Reproduce all entries word for word.
##### Extracted records #####
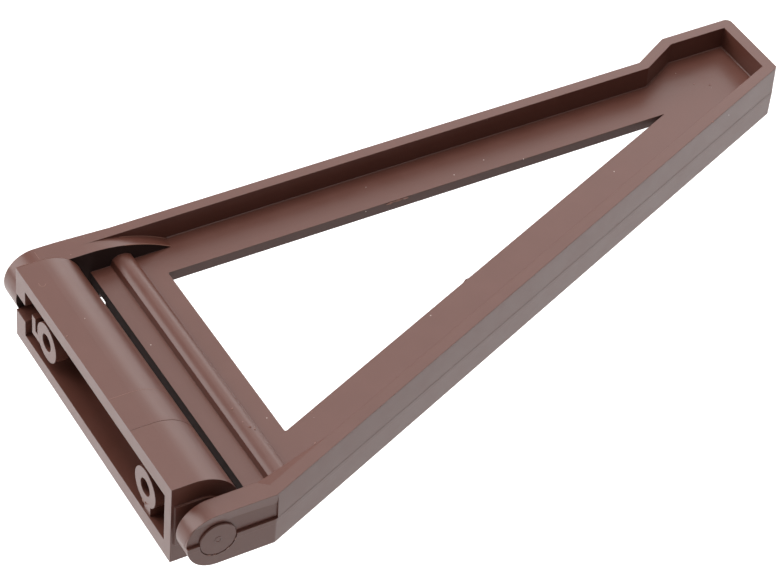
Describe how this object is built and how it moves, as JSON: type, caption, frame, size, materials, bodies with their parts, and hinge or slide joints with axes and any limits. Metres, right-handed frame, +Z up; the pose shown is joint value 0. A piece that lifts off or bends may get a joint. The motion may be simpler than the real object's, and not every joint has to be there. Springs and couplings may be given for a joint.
{
  "type": "folding shelf bracket",
  "caption": "Folding shelf bracket in brown moulded plastic: a hollow D-section wall mount with two screw tubes, and a triangular arm that swings flat against the wall.",
  "frame": {"origin": "on the wall face of the mount, midway between the two screw holes", "axes": "+X away from the wall along the arm, +Z up along the hinge towards the shelf side of the arm, +Y across the arm's thickness"},
  "size_m": [0.2074, 0.0226, 0.1003],
  "materials": {
    "brown_plastic": "satin"
  },
  "bodies": {
    "mount": {"wall_mount": "brown_plastic"},
    "arm": {"swing_arm": "brown_plastic", "hinge_pin": "brown_plastic"}
  },
  "joints": [
    {"name": "arm_swing", "type": "hinge", "parent": "mount", "child": "arm", "pos_m": [0.0076, 0, 0], "axis": [0, 0, 1], "range_deg": [-90, 90]}
  ]
}
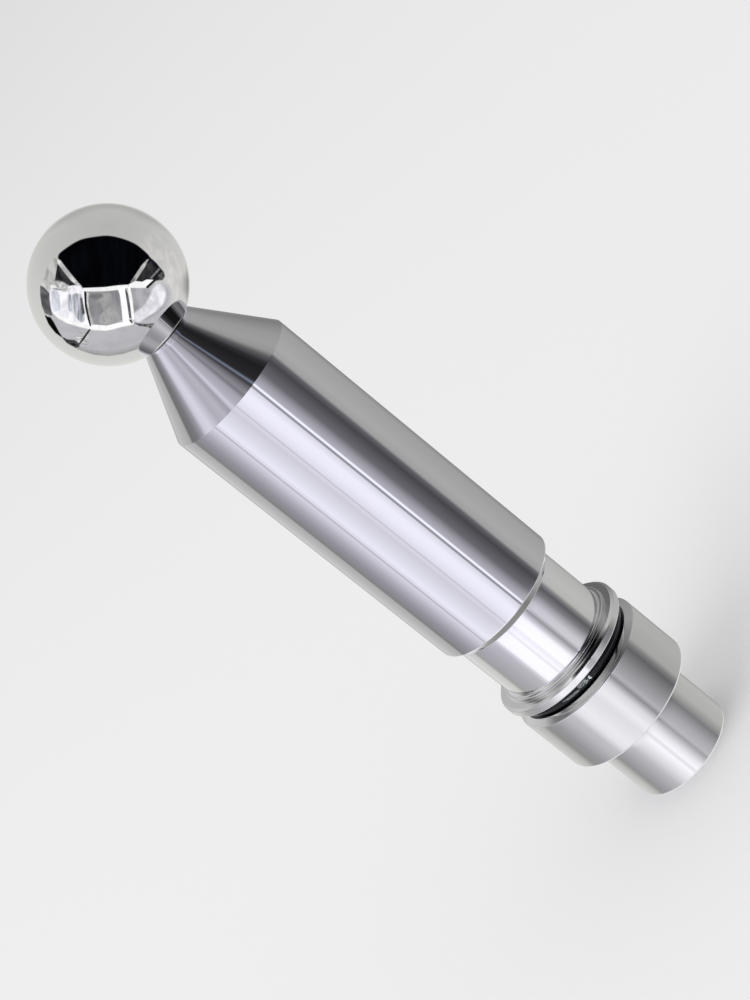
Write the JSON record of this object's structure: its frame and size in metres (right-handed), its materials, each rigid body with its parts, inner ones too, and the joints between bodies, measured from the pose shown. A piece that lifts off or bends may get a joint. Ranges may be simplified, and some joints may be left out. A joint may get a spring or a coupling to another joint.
{
  "type": "spindle test bar",
  "caption": "Ground and polished steel test bar with a precision ball on its conical nose, a relief neck, a sealed collar and a plain spigot for a spindle or collet.",
  "frame": {"origin": "centre of the spigot's end face, on which the bar stands", "axes": "+Z along the bar's axis from the spigot to the ball; X and Y are free, the bar is turned"},
  "size_m": [0.032, 0.032, 0.1679],
  "materials": {
    "polished_steel": "ground and polished",
    "ball_steel": "lapped mirror",
    "dowel_steel": "ground",
    "black_rubber": "semi-gloss"
  },
  "bodies": {
    "root": {"bar_body": "polished_steel", "master_ball": "ball_steel", "ball_dowel": "dowel_steel", "o_ring": "black_rubber"}
  },
  "joints": []
}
#####
Result for this exercise
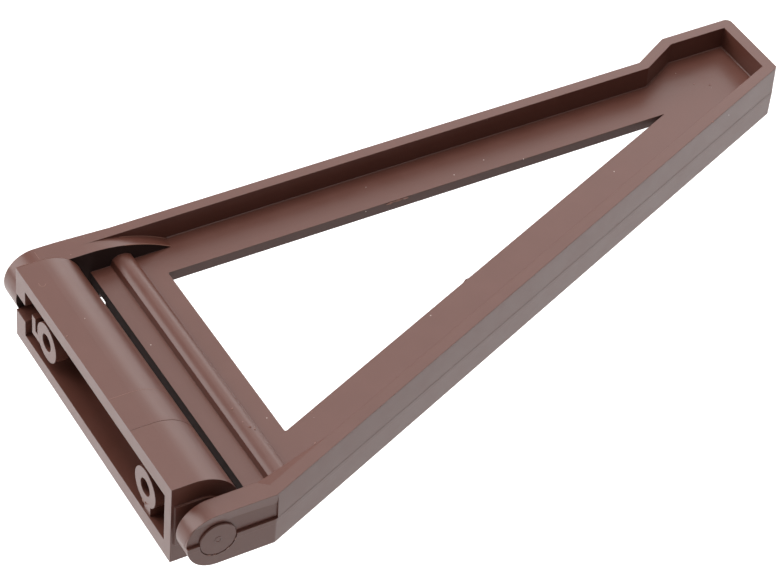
Describe how this object is built and how it moves, as JSON: type, caption, frame, size, materials, bodies with their parts, and hinge or slide joints with axes and any limits. Metres, right-handed frame, +Z up; the pose shown is joint value 0. A piece that lifts off or bends may get a joint. The motion may be simpler than the real object's, and not every joint has to be there. Springs and couplings may be given for a joint.
{
  "type": "folding shelf bracket",
  "caption": "Folding shelf bracket in brown moulded plastic: a hollow D-section wall mount with two screw tubes, and a triangular arm that swings flat against the wall.",
  "frame": {"origin": "on the wall face of the mount, midway between the two screw holes", "axes": "+X away from the wall along the arm, +Z up along the hinge towards the shelf side of the arm, +Y across the arm's thickness"},
  "size_m": [0.2074, 0.0226, 0.1003],
  "materials": {
    "brown_plastic": "satin"
  },
  "bodies": {
    "mount": {"wall_mount": "brown_plastic"},
    "arm": {"swing_arm": "brown_plastic", "hinge_pin": "brown_plastic"}
  },
  "joints": [
    {"name": "arm_swing", "type": "hinge", "parent": "mount", "child": "arm", "pos_m": [0.0076, 0, 0], "axis": [0, 0, 1], "range_deg": [-90, 90]}
  ]
}
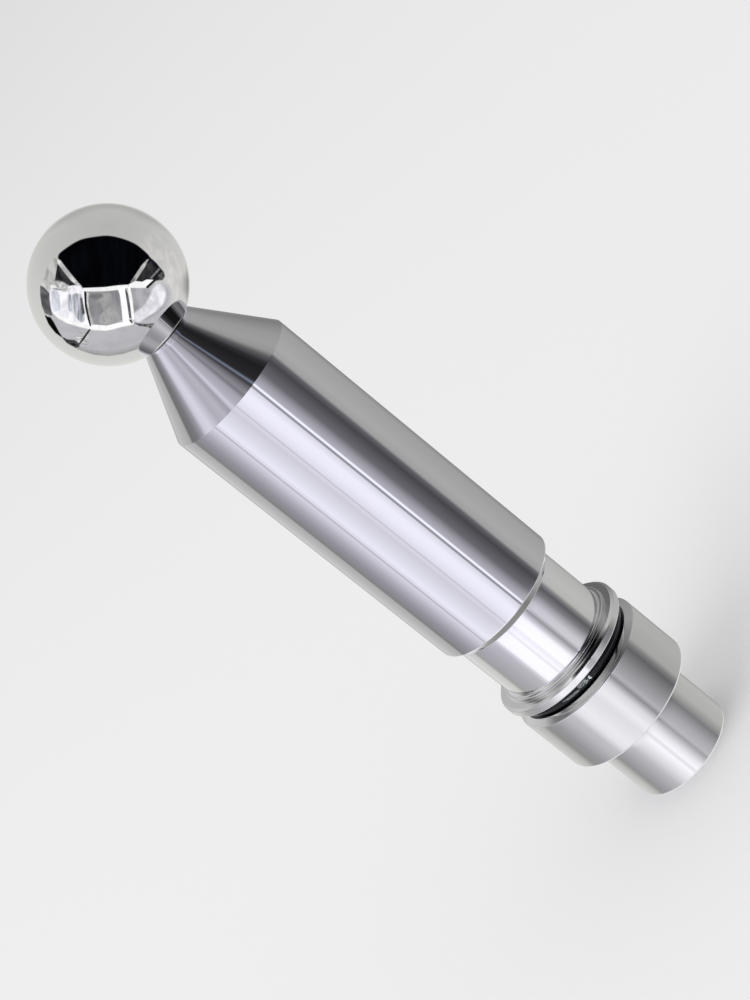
Write the JSON record of this object's structure: its frame and size in metres (right-handed), its materials, each rigid body with its parts, inner ones too, and the joints between bodies, measured from the pose shown. A piece that lifts off or bends may get a joint. Ranges may be simplified, and some joints may be left out. A joint may get a spring or a coupling to another joint.
{
  "type": "spindle test bar",
  "caption": "Ground and polished steel test bar with a precision ball on its conical nose, a relief neck, a sealed collar and a plain spigot for a spindle or collet.",
  "frame": {"origin": "centre of the spigot's end face, on which the bar stands", "axes": "+Z along the bar's axis from the spigot to the ball; X and Y are free, the bar is turned"},
  "size_m": [0.032, 0.032, 0.1679],
  "materials": {
    "polished_steel": "ground and polished",
    "ball_steel": "lapped mirror",
    "dowel_steel": "ground",
    "black_rubber": "semi-gloss"
  },
  "bodies": {
    "root": {"bar_body": "polished_steel", "master_ball": "ball_steel", "ball_dowel": "dowel_steel", "o_ring": "black_rubber"}
  },
  "joints": []
}